Companies often develop detailed plans or copy ‘best practice’ templates for their supply chain processes. However, this can lead to ‘organ rejection’ during implementation. While process is necessary, it’s not sufficient for transformation. Supply chains should be cross-functional and process details must be co-created with key stakeholders and supported by hands-on capability building and change management.

  1. The second trap is the adoption of a technology first perspective: the digital hammer looking for an analog nail.

Companies often adopt impressive digital approaches and then seek places to apply them, leading to digitizing suboptimal processes.
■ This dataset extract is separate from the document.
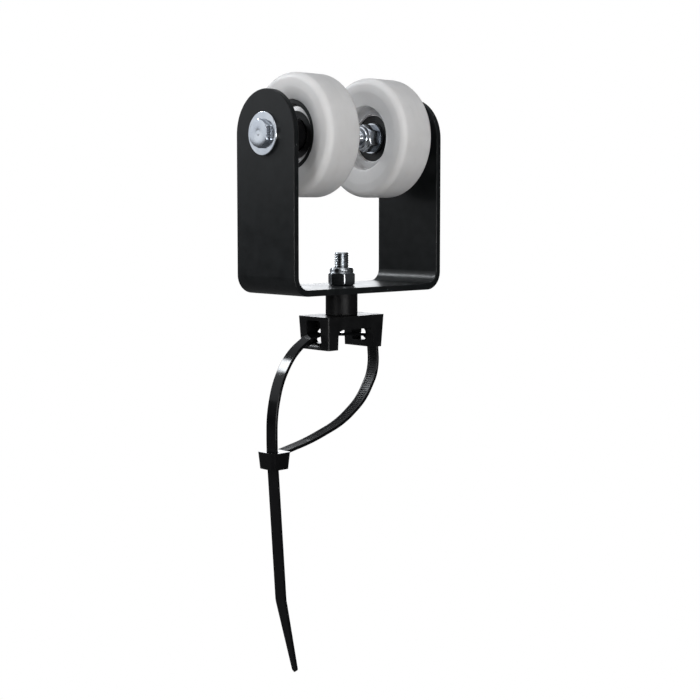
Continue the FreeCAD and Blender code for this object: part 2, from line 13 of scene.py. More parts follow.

This limits the value of digital solutions and hinders capturing larger improvements long-term.

  1. The problem of pilot purgatory.

Companies tackle transformation by starting with a small pilot project, often achieving rapid and impressive results.

The problem arises during scaling up. Processes, systems, and technologies that work well in a small, motivated group may not handle the entire business’s demands and complexities. Different segments may have fundamentally different supply-chain needs, making a simple copy-and-paste approach ineffective.

Learning from the leaders

Avoiding pitfalls in digital supply-chain transformation is challenging. There’s no magic formula or one-size-fits-all approach. High-performing digital supply chains exhibit various archetypes with common threads. While advanced digital technologies are extensively used, they are part of a holistic effort centered around the human element. Let’s look at three examples.

  1. Aligning on a single, clear objective in high tech

In a fast-moving IT industry, a component manufacturer with a high-performing supply chain faced demands for faster delivery and last-minute order changes.

With lead times of more than 30 days to fulfill orders placed by customers in the West for products manufactured in China, the company found itself in an uncompetitive position.

Over several years, they transformed their supply chain to minimize lead times and control costs. This involved adopting digital technologies like lights-out factories and real-time planning, and process changes like segmenting product lines and introducing postponement in manufacturing. These efforts reduced lead times by over 80%, fulfilling most orders in under five days.

  1. Hands-on capability building in complex manufacturing

A multinational industrial-goods manufacturer struggled with supply-chain complexity in a make-to-order environment, relying on thousands of components from hundreds of suppliers. To avoid halts in production, planners flooded the system with inventory, leading to high costs and poor productivity. Despite having advanced supply-chain-management software for over ten years, its capabilities were underutilized. To solve this, supply-chain specialists worked with planners to create decision-support tools and problem-solving workbenches. They rolled out these tools with intensive on-the-job training, focusing on problem-solving, root-cause analysis, and communication skills. This approach unlocked nearly $100 million in stranded inventory in less than two months.

  1. Getting results fast with agile in consumer goods

When a major consumer-goods manufacturer aimed to enhance its supply chain, early tech-focused efforts failed. The problem was the traditional, slow waterfall approach with little collaboration between business functions and IT, merely digitizing existing processes. Shifting to an agile methodology, they formed a cross-functional team to design a new supply-chain planning system from scratch. This new system, created in 16 weeks, integrated 80 data sources for data-driven decision-making. The result was a reduction in re-planning time from seven days to three hours, a two-point service-level improvement, and a 10% inventory reduction.

Digital supply-chain transformation goes beyond technology. For it to be effective, companies must adapt their processes, capabilities, and management systems. Flexibility, a willingness to learn and change, and ensuring that their people are on board are essential.